» **What this task involves**
Within the material below, transcribe exactly the lines from the one holding "Write part 2" through the one holding "1.0, 0.05, 0.60))", keeping both ends and skipping the rest.

** Start **

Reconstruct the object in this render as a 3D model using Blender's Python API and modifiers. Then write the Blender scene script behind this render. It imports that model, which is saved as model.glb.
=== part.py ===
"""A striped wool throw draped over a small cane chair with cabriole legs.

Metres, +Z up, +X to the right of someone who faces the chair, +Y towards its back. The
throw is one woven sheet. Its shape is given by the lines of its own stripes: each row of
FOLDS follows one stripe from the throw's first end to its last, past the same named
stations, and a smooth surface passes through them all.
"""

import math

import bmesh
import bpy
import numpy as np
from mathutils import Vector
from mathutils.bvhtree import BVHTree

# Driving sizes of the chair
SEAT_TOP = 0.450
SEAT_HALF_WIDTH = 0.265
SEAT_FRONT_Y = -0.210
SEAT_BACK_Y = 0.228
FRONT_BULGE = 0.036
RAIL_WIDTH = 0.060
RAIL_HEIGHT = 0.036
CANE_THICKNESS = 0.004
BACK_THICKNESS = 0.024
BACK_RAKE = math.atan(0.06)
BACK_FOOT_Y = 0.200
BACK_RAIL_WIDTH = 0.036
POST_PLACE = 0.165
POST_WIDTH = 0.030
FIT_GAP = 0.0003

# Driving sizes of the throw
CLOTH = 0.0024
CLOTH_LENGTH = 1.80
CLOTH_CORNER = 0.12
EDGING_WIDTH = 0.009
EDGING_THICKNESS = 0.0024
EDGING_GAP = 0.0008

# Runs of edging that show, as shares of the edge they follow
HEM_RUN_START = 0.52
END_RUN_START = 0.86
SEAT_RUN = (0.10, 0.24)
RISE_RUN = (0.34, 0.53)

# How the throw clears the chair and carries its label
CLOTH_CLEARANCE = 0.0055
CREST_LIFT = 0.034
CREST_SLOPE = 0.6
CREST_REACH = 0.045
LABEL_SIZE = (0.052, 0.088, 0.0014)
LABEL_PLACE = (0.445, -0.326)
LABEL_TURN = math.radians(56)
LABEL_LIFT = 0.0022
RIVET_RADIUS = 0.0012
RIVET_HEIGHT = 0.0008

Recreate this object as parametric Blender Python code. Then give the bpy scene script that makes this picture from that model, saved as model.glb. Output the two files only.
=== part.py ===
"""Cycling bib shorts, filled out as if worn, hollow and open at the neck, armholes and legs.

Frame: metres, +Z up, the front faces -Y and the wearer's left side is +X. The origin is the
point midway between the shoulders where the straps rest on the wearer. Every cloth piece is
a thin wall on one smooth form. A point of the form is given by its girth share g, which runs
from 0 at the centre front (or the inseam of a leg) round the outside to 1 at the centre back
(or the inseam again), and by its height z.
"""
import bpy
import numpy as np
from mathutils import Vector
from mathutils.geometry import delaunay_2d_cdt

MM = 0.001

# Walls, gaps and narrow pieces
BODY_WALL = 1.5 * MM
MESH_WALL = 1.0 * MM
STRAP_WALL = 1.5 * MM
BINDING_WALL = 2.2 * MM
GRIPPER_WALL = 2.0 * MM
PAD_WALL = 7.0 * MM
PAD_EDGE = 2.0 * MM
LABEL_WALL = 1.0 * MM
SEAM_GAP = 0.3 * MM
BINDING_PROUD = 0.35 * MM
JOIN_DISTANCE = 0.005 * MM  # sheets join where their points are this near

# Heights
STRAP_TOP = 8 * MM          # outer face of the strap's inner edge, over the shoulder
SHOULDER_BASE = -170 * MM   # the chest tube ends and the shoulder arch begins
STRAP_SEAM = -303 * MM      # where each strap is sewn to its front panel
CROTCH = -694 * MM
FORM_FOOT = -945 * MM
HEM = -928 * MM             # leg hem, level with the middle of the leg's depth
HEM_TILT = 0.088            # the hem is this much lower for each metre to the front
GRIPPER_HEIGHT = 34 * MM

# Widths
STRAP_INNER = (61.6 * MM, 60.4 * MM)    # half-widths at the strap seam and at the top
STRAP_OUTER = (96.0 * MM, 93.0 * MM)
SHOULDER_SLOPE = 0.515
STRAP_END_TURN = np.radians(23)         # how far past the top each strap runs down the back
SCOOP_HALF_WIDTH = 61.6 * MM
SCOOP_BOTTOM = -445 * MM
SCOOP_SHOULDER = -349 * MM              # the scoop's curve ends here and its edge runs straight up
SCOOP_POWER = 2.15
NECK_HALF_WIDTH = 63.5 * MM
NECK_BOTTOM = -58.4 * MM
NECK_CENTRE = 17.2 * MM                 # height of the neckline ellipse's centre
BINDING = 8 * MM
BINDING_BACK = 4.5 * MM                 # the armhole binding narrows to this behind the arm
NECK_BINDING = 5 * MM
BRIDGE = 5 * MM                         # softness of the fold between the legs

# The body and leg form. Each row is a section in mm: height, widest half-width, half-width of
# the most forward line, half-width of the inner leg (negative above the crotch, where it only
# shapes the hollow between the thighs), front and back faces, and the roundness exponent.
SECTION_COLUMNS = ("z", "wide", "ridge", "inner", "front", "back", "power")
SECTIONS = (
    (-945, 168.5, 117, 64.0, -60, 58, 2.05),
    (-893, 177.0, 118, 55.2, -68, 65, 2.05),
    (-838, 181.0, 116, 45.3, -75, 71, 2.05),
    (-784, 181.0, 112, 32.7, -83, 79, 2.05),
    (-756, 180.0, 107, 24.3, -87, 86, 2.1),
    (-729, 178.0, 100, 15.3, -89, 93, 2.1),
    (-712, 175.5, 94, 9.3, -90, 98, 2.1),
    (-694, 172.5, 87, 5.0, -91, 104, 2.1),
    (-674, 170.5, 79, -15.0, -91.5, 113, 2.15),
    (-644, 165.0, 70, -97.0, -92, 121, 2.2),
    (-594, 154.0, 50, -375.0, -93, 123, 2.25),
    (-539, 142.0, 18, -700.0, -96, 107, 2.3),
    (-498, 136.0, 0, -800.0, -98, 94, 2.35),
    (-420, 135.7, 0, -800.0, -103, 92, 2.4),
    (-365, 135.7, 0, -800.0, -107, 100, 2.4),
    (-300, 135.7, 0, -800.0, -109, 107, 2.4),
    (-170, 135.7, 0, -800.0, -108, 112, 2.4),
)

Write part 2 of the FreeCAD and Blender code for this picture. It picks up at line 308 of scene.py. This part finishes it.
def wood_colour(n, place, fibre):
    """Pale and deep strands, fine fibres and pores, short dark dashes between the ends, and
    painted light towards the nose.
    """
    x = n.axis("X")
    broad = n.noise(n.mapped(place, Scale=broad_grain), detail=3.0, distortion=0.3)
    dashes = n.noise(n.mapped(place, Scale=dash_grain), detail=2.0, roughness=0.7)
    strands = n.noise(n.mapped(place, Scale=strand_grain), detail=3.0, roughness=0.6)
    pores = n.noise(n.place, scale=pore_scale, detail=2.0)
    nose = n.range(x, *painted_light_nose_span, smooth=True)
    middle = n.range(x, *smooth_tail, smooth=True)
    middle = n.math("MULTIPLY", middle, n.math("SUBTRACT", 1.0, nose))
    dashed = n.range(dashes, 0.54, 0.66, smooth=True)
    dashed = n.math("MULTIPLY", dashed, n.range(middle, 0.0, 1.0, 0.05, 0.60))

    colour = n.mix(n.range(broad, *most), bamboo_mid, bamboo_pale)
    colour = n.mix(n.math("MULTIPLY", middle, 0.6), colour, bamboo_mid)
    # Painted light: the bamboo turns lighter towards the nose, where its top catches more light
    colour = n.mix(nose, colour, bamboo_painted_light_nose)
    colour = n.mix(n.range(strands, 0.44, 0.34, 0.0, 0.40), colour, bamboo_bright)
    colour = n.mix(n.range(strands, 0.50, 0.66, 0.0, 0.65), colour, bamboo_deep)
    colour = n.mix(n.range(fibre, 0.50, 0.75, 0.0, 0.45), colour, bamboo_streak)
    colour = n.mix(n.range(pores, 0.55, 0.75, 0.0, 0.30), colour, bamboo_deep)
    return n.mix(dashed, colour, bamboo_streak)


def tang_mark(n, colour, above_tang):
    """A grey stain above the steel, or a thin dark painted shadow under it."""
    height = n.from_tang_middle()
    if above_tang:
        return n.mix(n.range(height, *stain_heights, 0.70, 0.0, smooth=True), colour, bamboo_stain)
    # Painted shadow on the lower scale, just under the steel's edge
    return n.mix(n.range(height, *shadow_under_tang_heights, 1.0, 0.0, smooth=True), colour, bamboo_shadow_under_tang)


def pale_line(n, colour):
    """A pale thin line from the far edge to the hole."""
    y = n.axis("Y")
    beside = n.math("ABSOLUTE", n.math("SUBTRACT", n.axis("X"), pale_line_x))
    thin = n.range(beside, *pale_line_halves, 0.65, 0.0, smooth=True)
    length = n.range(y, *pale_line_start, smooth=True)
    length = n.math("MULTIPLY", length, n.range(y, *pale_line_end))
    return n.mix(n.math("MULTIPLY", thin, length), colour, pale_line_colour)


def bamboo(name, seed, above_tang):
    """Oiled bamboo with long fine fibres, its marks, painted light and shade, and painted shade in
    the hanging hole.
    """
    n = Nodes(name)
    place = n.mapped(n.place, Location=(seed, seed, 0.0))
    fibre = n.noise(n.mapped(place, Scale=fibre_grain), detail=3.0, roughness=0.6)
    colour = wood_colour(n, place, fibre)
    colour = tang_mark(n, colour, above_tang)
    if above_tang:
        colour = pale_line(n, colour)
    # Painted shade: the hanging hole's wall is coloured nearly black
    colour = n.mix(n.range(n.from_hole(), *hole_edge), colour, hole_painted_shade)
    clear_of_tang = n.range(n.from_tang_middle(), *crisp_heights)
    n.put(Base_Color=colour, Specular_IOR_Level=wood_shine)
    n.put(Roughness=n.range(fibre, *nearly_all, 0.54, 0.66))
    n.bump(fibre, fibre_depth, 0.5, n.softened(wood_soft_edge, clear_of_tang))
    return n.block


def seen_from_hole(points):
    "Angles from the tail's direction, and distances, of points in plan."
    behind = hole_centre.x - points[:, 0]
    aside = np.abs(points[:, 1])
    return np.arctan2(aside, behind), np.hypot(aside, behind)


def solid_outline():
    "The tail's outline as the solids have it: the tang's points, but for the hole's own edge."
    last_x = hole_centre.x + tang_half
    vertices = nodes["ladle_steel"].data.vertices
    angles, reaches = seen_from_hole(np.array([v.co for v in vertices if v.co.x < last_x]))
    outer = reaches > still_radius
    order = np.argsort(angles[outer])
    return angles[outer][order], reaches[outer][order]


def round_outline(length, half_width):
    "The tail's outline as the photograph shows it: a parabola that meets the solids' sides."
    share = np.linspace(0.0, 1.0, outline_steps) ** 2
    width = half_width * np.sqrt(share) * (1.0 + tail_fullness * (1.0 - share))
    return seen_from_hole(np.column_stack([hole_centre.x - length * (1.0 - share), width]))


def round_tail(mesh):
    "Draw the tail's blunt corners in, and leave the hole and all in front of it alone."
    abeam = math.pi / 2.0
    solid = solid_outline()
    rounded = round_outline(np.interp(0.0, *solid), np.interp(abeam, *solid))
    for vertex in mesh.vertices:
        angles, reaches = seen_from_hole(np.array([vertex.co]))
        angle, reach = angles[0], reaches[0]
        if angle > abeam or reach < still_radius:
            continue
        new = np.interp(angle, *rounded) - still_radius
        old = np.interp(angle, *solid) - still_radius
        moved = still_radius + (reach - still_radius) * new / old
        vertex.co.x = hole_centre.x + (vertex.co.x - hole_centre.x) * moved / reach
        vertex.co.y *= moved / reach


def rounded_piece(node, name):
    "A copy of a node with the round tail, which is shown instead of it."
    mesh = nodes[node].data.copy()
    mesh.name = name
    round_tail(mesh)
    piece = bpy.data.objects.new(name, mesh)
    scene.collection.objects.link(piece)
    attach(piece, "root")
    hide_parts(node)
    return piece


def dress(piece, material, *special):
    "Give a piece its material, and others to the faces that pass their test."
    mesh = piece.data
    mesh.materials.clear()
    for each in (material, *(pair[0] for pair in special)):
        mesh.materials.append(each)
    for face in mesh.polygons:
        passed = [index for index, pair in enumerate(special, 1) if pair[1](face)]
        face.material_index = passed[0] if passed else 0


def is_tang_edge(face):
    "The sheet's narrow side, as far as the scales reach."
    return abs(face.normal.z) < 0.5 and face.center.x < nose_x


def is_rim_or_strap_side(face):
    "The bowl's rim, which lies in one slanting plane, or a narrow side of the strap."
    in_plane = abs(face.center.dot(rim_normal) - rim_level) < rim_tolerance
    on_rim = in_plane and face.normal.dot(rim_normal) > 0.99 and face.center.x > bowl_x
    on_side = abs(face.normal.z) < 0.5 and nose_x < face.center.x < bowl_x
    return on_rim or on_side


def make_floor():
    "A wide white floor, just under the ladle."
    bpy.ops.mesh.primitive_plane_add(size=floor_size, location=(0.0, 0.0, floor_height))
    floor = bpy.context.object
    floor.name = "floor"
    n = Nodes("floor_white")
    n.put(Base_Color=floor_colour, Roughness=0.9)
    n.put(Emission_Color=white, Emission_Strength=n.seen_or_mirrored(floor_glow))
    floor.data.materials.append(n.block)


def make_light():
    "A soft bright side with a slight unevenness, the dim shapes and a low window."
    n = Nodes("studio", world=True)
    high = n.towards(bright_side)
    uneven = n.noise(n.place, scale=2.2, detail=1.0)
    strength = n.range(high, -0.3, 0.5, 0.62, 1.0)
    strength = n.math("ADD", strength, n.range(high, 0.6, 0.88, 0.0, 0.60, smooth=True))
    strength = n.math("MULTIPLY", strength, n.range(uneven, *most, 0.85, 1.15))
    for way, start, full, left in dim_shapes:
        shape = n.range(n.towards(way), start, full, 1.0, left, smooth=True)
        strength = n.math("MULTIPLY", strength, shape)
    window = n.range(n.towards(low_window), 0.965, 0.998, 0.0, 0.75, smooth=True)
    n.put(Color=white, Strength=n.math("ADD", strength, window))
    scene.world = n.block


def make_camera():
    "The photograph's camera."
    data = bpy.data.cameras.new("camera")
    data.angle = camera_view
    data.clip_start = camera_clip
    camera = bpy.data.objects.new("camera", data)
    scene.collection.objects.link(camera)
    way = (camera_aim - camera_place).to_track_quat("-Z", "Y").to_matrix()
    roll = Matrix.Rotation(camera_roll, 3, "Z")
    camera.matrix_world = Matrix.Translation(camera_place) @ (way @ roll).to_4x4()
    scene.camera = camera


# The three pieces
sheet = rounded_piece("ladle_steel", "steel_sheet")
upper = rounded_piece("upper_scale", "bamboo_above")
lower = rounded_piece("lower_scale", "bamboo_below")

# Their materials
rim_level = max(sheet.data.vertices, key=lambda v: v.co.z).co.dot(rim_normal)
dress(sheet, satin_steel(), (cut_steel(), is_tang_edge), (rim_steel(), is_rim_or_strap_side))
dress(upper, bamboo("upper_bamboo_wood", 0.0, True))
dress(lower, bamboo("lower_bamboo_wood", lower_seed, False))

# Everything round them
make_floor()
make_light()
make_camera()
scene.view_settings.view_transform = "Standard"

** End **

» **The solution**
Write part 2 of the FreeCAD and Blender code for this picture. It picks up at line 308 of scene.py. This part finishes it.
def wood_colour(n, place, fibre):
    """Pale and deep strands, fine fibres and pores, short dark dashes between the ends, and
    painted light towards the nose.
    """
    x = n.axis("X")
    broad = n.noise(n.mapped(place, Scale=broad_grain), detail=3.0, distortion=0.3)
    dashes = n.noise(n.mapped(place, Scale=dash_grain), detail=2.0, roughness=0.7)
    strands = n.noise(n.mapped(place, Scale=strand_grain), detail=3.0, roughness=0.6)
    pores = n.noise(n.place, scale=pore_scale, detail=2.0)
    nose = n.range(x, *painted_light_nose_span, smooth=True)
    middle = n.range(x, *smooth_tail, smooth=True)
    middle = n.math("MULTIPLY", middle, n.math("SUBTRACT", 1.0, nose))
    dashed = n.range(dashes, 0.54, 0.66, smooth=True)
    dashed = n.math("MULTIPLY", dashed, n.range(middle, 0.0, 1.0, 0.05, 0.60))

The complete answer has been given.